_Task_
Repeat exactly each line of the data provided below.

_Data lines_

────────

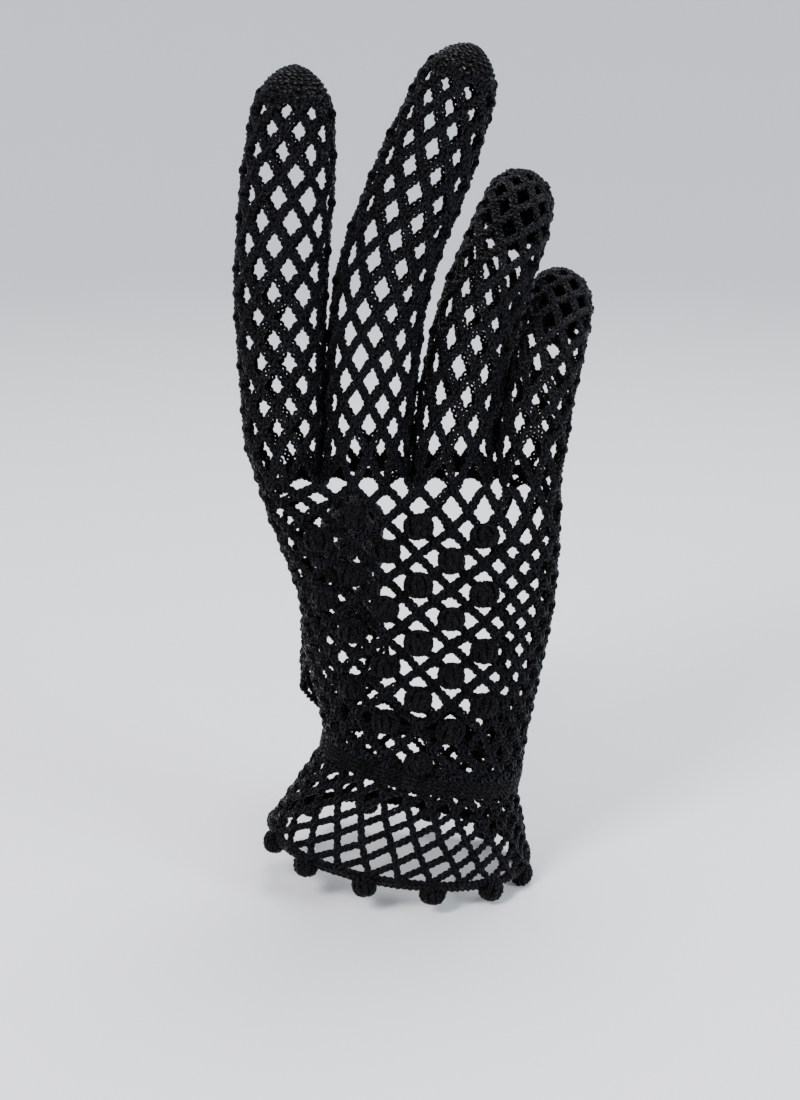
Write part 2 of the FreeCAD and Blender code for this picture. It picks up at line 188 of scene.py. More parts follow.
class Skin:
    """Stack of sections, moved in by an inset, as a grid of height and loop. Loop 0 is near the middle of the
    palm side; loops run past the index side to the back, the little side and round again."""

    PER_LOOP = 8            # columns of the grid for each loop
    MARGIN = 3              # how far the grid goes beyond the first and the last section

    def __init__(self, table, loops, inset, under_popcorns=False):
        self.loops = loops
        self.low = table[0, 0] - self.MARGIN
        heights = np.arange(self.low, table[-1, 0] + self.MARGIN + 1)
        turn = np.linspace(0.25 * math.pi, 2.75 * math.pi, 901)
        c, s = np.cos(turn), np.sin(turn)
        at = np.arange(loops * self.PER_LOOP + 1) / self.PER_LOOP
        grid = []
        for height, x, half_width, half_depth, tilt, squareness in section_at(table, heights):
            along = (half_width - inset) * np.sign(c) * np.abs(c) ** (2 / squareness)
            depth = (half_depth - inset) * np.sign(s) * np.abs(s) ** (2 / squareness)
            t = math.radians(tilt)
            ring = np.stack([x + along * math.cos(t), depth, height - along * math.sin(t)], -1)
            arc = np.concatenate([[0], np.cumsum(np.linalg.norm(np.diff(ring, axis=0), axis=1))])
            if under_popcorns:
                near = np.arange(-BACK_EVEN, BACK_EVEN + 1)
                palm_x = PALM_SPREAD * (BACK_CENTRE + BACK_PITCH * (0.5 - near))
                start, back, end = self.part(45, 135), self.part(185, 355), self.part(405, 495)
                places = np.concatenate([
                    np.interp(-palm_x[BACK_EVEN:], -ring[start, 0], arc[start]),
                    np.interp(BACK_CENTRE + BACK_PITCH * near, ring[back, 0], arc[back]),
                    np.interp(-palm_x[:BACK_EVEN + 1], -ring[end, 0], arc[end]),
                ])
                stations = np.concatenate([near[BACK_EVEN:], loops / 2 + near, loops + near[:BACK_EVEN + 1]])
                wanted = np.interp(at, stations, places)
            else:
                once_round = arc[self.part(90, 450)]
                wanted = once_round[0] + at / loops * (once_round[-1] - once_round[0])
            grid.append(np.stack([np.interp(wanted, arc, ring[:, k]) for k in range(3)], -1))
        self.grid = np.array(grid)

    @staticmethod
    def part(low, high):
        """Where an outline runs from low to high degrees. It has two points a degree and starts at 45."""
        return slice(2 * (low - 45), 2 * (high - 45) + 1)

    def at(self, loop, height):
        """Points at a loop and at the height of a section's middle."""
        u = np.mod(loop, self.loops) * self.PER_LOOP
        v = np.clip(height - self.low, 0, len(self.grid) - 1.001)
        i, j = np.floor(v).astype(int), np.floor(u).astype(int)
        j = np.minimum(j, self.grid.shape[1] - 2)
        fv, fu = (v - i)[..., None], (u - j)[..., None]
        g = self.grid
        return ((g[i, j] * (1 - fu) + g[i, j + 1] * fu) * (1 - fv)
                + (g[i + 1, j] * (1 - fu) + g[i + 1, j + 1] * fu) * fv)


cuff_skin = Skin(CUFF, CUFF_LOOPS, NET / 2)
hand_skin = Skin(HAND, HAND_LOOPS, NET / 2, under_popcorns=True)


def cuff_point(loop, row):
    return cuff_skin.at(loop, CUFF[1, 0] * row / CUFF_ROWS)


def row_height(row):
    """Height of a row of the hand's net on the middle of the back; rows beyond the top are the fingers'."""
    beyond = 4
    rows = (0, POPCORN_TOP_ROW, HAND_ROWS, HAND_ROWS + beyond)
    bottom, top = POPCORN_TOP - ROW * POPCORN_TOP_ROW, HAND_TOP_ROW + beyond * FINGER_ROW
    return np.interp(row, rows, (bottom, POPCORN_TOP, HAND_TOP_ROW, top))


def sloping(row, x):
    """Height of a row on the back at x: rows slope like the popcorns, and run level at the top."""
    slope = ROW_SLOPE * (1 - ramp(row, POPCORN_TOP_ROW, HAND_ROWS))
    return row_height(row) - slope * (x - BACK_CENTRE)


def hand_point(loop, row):
    """Point of the hand's net, moved along its loop until its row slopes as it should and meets the band.
    Seen from the eye, a row of the palm lies behind the back's row PALM_SHIFT rows further up."""
    by_band = 1 - ramp(row, 0, BAND_FADE)
    last = HAND_ROWS - PALM_SHIFT
    height = row_height(row) + 0 * loop
    for _ in range(4):
        p = hand_skin.at(loop, height)
        x, palmward = p[..., 0], np.maximum(p[..., 1], 0)
        behind = sloping(np.minimum(row, last) + PALM_SHIFT, x)
        behind = behind - 2 * palmward * (EYE[2] - behind) / -EYE[1]
        behind = behind + (HAND_TOP_ROW - behind) * np.sqrt(ramp(row, last, HAND_ROWS))
        wanted = sloping(row, x)
        wanted = wanted + (behind - wanted) * ramp(palmward, 0, PALM_DEPTH)
        band = BAND_TOP_Z - math.tan(math.radians(BAND_TILT)) * (x - BAND_TOP_X)
        wanted = wanted + (band - wanted) * by_band
        height = height + wanted - p[..., 2]
    return hand_skin.at(loop, height)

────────

_Reply to the exercise_
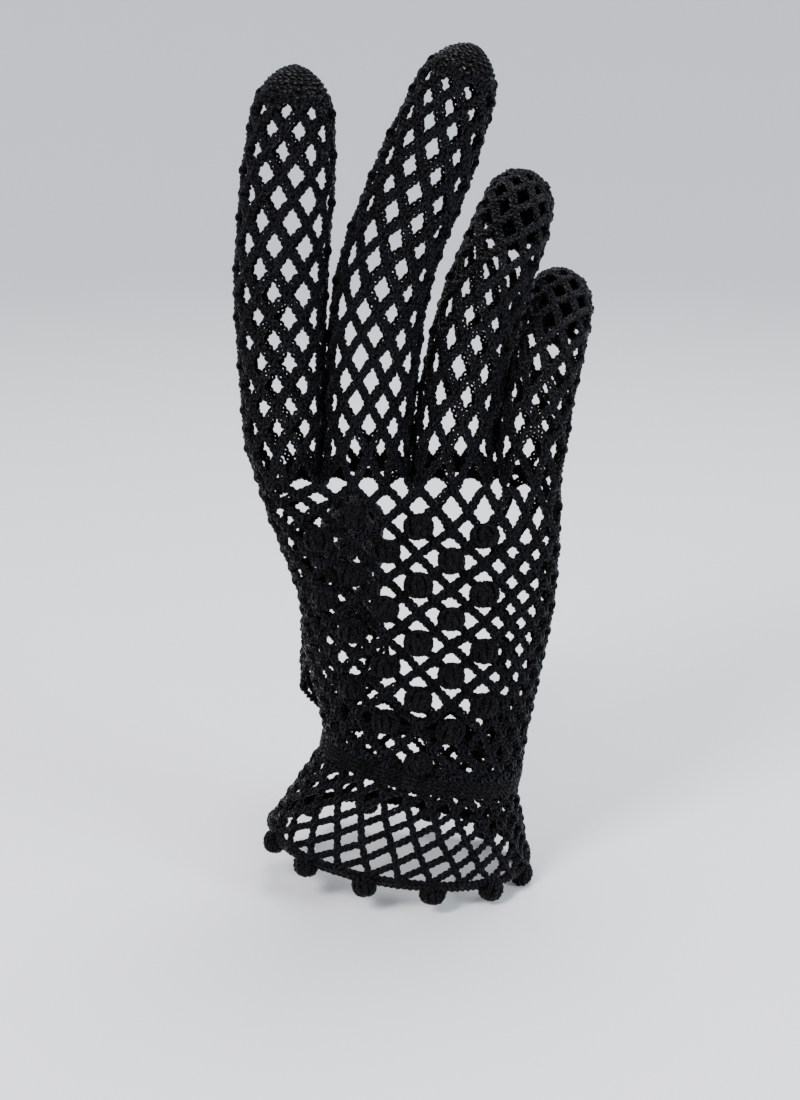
Write part 2 of the FreeCAD and Blender code for this picture. It picks up at line 188 of scene.py. More parts follow.
class Skin:
    """Stack of sections, moved in by an inset, as a grid of height and loop. Loop 0 is near the middle of the
    palm side; loops run past the index side to the back, the little side and round again."""

    PER_LOOP = 8            # columns of the grid for each loop
    MARGIN = 3              # how far the grid goes beyond the first and the last section

    def __init__(self, table, loops, inset, under_popcorns=False):
        self.loops = loops
        self.low = table[0, 0] - self.MARGIN
        heights = np.arange(self.low, table[-1, 0] + self.MARGIN + 1)
        turn = np.linspace(0.25 * math.pi, 2.75 * math.pi, 901)
        c, s = np.cos(turn), np.sin(turn)
        at = np.arange(loops * self.PER_LOOP + 1) / self.PER_LOOP
        grid = []
        for height, x, half_width, half_depth, tilt, squareness in section_at(table, heights):
            along = (half_width - inset) * np.sign(c) * np.abs(c) ** (2 / squareness)
            depth = (half_depth - inset) * np.sign(s) * np.abs(s) ** (2 / squareness)
            t = math.radians(tilt)
            ring = np.stack([x + along * math.cos(t), depth, height - along * math.sin(t)], -1)
            arc = np.concatenate([[0], np.cumsum(np.linalg.norm(np.diff(ring, axis=0), axis=1))])
            if under_popcorns:
                near = np.arange(-BACK_EVEN, BACK_EVEN + 1)
                palm_x = PALM_SPREAD * (BACK_CENTRE + BACK_PITCH * (0.5 - near))
                start, back, end = self.part(45, 135), self.part(185, 355), self.part(405, 495)
                places = np.concatenate([
                    np.interp(-palm_x[BACK_EVEN:], -ring[start, 0], arc[start]),
                    np.interp(BACK_CENTRE + BACK_PITCH * near, ring[back, 0], arc[back]),
                    np.interp(-palm_x[:BACK_EVEN + 1], -ring[end, 0], arc[end]),
                ])
                stations = np.concatenate([near[BACK_EVEN:], loops / 2 + near, loops + near[:BACK_EVEN + 1]])
                wanted = np.interp(at, stations, places)
            else:
                once_round = arc[self.part(90, 450)]
                wanted = once_round[0] + at / loops * (once_round[-1] - once_round[0])
            grid.append(np.stack([np.interp(wanted, arc, ring[:, k]) for k in range(3)], -1))
        self.grid = np.array(grid)

    @staticmethod
    def part(low, high):
        """Where an outline runs from low to high degrees. It has two points a degree and starts at 45."""
        return slice(2 * (low - 45), 2 * (high - 45) + 1)

    def at(self, loop, height):
        """Points at a loop and at the height of a section's middle."""
        u = np.mod(loop, self.loops) * self.PER_LOOP
        v = np.clip(height - self.low, 0, len(self.grid) - 1.001)
        i, j = np.floor(v).astype(int), np.floor(u).astype(int)
        j = np.minimum(j, self.grid.shape[1] - 2)
        fv, fu = (v - i)[..., None], (u - j)[..., None]
        g = self.grid
        return ((g[i, j] * (1 - fu) + g[i, j + 1] * fu) * (1 - fv)
                + (g[i + 1, j] * (1 - fu) + g[i + 1, j + 1] * fu) * fv)


cuff_skin = Skin(CUFF, CUFF_LOOPS, NET / 2)
hand_skin = Skin(HAND, HAND_LOOPS, NET / 2, under_popcorns=True)


def cuff_point(loop, row):
    return cuff_skin.at(loop, CUFF[1, 0] * row / CUFF_ROWS)


def row_height(row):
    """Height of a row of the hand's net on the middle of the back; rows beyond the top are the fingers'."""
    beyond = 4
    rows = (0, POPCORN_TOP_ROW, HAND_ROWS, HAND_ROWS + beyond)
    bottom, top = POPCORN_TOP - ROW * POPCORN_TOP_ROW, HAND_TOP_ROW + beyond * FINGER_ROW
    return np.interp(row, rows, (bottom, POPCORN_TOP, HAND_TOP_ROW, top))


def sloping(row, x):
    """Height of a row on the back at x: rows slope like the popcorns, and run level at the top."""
    slope = ROW_SLOPE * (1 - ramp(row, POPCORN_TOP_ROW, HAND_ROWS))
    return row_height(row) - slope * (x - BACK_CENTRE)


def hand_point(loop, row):
    """Point of the hand's net, moved along its loop until its row slopes as it should and meets the band.
    Seen from the eye, a row of the palm lies behind the back's row PALM_SHIFT rows further up."""
    by_band = 1 - ramp(row, 0, BAND_FADE)
    last = HAND_ROWS - PALM_SHIFT
    height = row_height(row) + 0 * loop
    for _ in range(4):
        p = hand_skin.at(loop, height)
        x, palmward = p[..., 0], np.maximum(p[..., 1], 0)
        behind = sloping(np.minimum(row, last) + PALM_SHIFT, x)
        behind = behind - 2 * palmward * (EYE[2] - behind) / -EYE[1]
        behind = behind + (HAND_TOP_ROW - behind) * np.sqrt(ramp(row, last, HAND_ROWS))
        wanted = sloping(row, x)
        wanted = wanted + (behind - wanted) * ramp(palmward, 0, PALM_DEPTH)
        band = BAND_TOP_Z - math.tan(math.radians(BAND_TILT)) * (x - BAND_TOP_X)
        wanted = wanted + (band - wanted) * by_band
        height = height + wanted - p[..., 2]
    return hand_skin.at(loop, height)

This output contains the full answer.